[BEGIN]
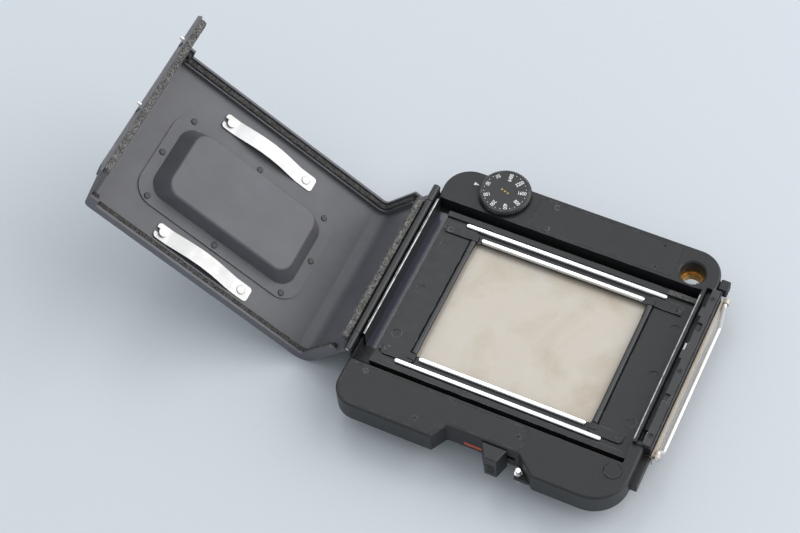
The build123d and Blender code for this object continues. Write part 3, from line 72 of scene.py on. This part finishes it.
class Graph:
    """A material under construction: short calls that add nodes and link them."""

    def __init__(self, name):
        self.material = bpy.data.materials.new(name)
        self.material.use_nodes = True
        self.nodes = self.material.node_tree.nodes
        self.links = self.material.node_tree.links
        self.shader = self.nodes["Principled BSDF"]
        self.position = self.add("ShaderNodeTexCoord").outputs["Object"]

    def add(self, kind, **values):
        """A node, with some of its properties set."""
        node = self.nodes.new(kind)
        for key, value in values.items():
            setattr(node, key, value)
        return node

    def set(self, socket, value):
        """Link or set one input of a node."""
        if isinstance(value, bpy.types.NodeSocket):
            self.links.new(value, socket)
        else:
            socket.default_value = value

    def surface(self, **values):
        """Inputs of the shader; underscores stand for spaces."""
        for key, value in values.items():
            self.set(self.shader.inputs[key.replace("_", " ")], value)

    def scaled(self, factors):
        """The position, stretched along each axis."""
        node = self.add("ShaderNodeMapping")
        self.set(node.inputs["Vector"], self.position)
        node.inputs["Scale"].default_value = factors
        return node.outputs["Vector"]

    def noise(self, scale, detail=3.0, roughness=0.55, vector=None, distortion=0.0):
        """Fractal noise between 0 and 1."""
        node = self.add("ShaderNodeTexNoise")
        self.set(node.inputs["Vector"], vector or self.position)
        node.inputs["Scale"].default_value = scale
        node.inputs["Detail"].default_value = detail
        node.inputs["Roughness"].default_value = roughness
        node.inputs["Distortion"].default_value = distortion
        return node.outputs["Fac"]

    def cells(self, scale):
        """Distance to the nearest of many scattered points."""
        node = self.add("ShaderNodeTexVoronoi")
        self.set(node.inputs["Vector"], self.position)
        node.inputs["Scale"].default_value = scale
        return node.outputs["Distance"]

    def fit(self, value, low, high, to_low=0.0, to_high=1.0):
        """A value rescaled from one range to another, and clamped."""
        node = self.add("ShaderNodeMapRange")
        self.set(node.inputs["Value"], value)
        node.inputs["From Min"].default_value = low
        node.inputs["From Max"].default_value = high
        node.inputs["To Min"].default_value = to_low
        node.inputs["To Max"].default_value = to_high
        return node.outputs["Result"]

    def math(self, operation, a, b=0.0):
        """One sum on two values."""
        node = self.add("ShaderNodeMath", operation=operation)
        self.set(node.inputs[0], a)
        self.set(node.inputs[1], b)
        return node.outputs[0]

    def mix(self, factor, a, b):
        """A blend of two colours."""
        node = self.add("ShaderNodeMix", data_type="RGBA")
        self.set(node.inputs["Factor"], factor)
        self.set(node.inputs["A"], a)
        self.set(node.inputs["B"], b)
        return node.outputs["Result"]

    def edges(self, radius):
        """1 along sharp edges, 0 on flat stretches."""
        bevel = self.add("ShaderNodeBevel", samples=BEVEL_SAMPLES)
        bevel.inputs["Radius"].default_value = radius
        flat = self.add("ShaderNodeNewGeometry").outputs["Normal"]
        dot = self.add("ShaderNodeVectorMath", operation="DOT_PRODUCT")
        self.links.new(bevel.outputs["Normal"], dot.inputs[0])
        self.links.new(flat, dot.inputs[1])
        return self.fit(dot.outputs["Value"], 1 - EDGE_TURN, 1 - 6 * EDGE_TURN)

    def bump(self, height, distance, strength):
        """A normal from a height, where a height of 1 stands for a distance in metres."""
        node = self.add("ShaderNodeBump")
        self.set(node.inputs["Height"], height)
        node.inputs["Distance"].default_value = distance
        node.inputs["Strength"].default_value = strength
        return node.outputs["Normal"]


def grey(value, tint=(1.0, 1.0, 1.0)):
    """A grey with a slight tint, as a colour with alpha."""
    return (value * tint[0], value * tint[1], value * tint[2], 1.0)


# ---- Materials ----------------------------------------------------------------------------------

COOL = (0.97, 1.0, 1.06)
# a painted bluish reflection for the glossy channel beside the hinge-side wall
CHANNEL_REFLECTION_BLUE = (0.035, 0.038, 0.06, 1)
WEAR_R = 0.2 * MM  # how far from an edge the enamel wears
LATCH_WALL_X = 53.2 * MM  # the inner face of the latch-side wall
LATCH_WALL_TOP = 22.1 * MM
RIM_W = 0.45 * MM
RIM_DEPTH = 0.2 * MM
ALONG_X = (0.05, 1, 1)  # squeezes noise into lines along X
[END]
WHAT IS BEING ASKED: Exactly repeat the lines above, from the opening line through the one with "under construction: short", and include nothing else.

RESULT OF THIS EXERCISE:
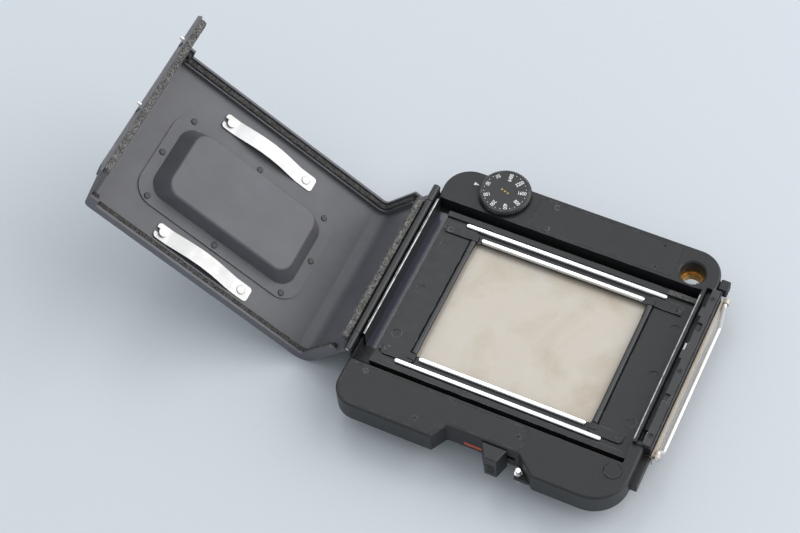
The build123d and Blender code for this object continues. Write part 3, from line 72 of scene.py on. This part finishes it.
class Graph:
    """A material under construction: short calls that add nodes and link them."""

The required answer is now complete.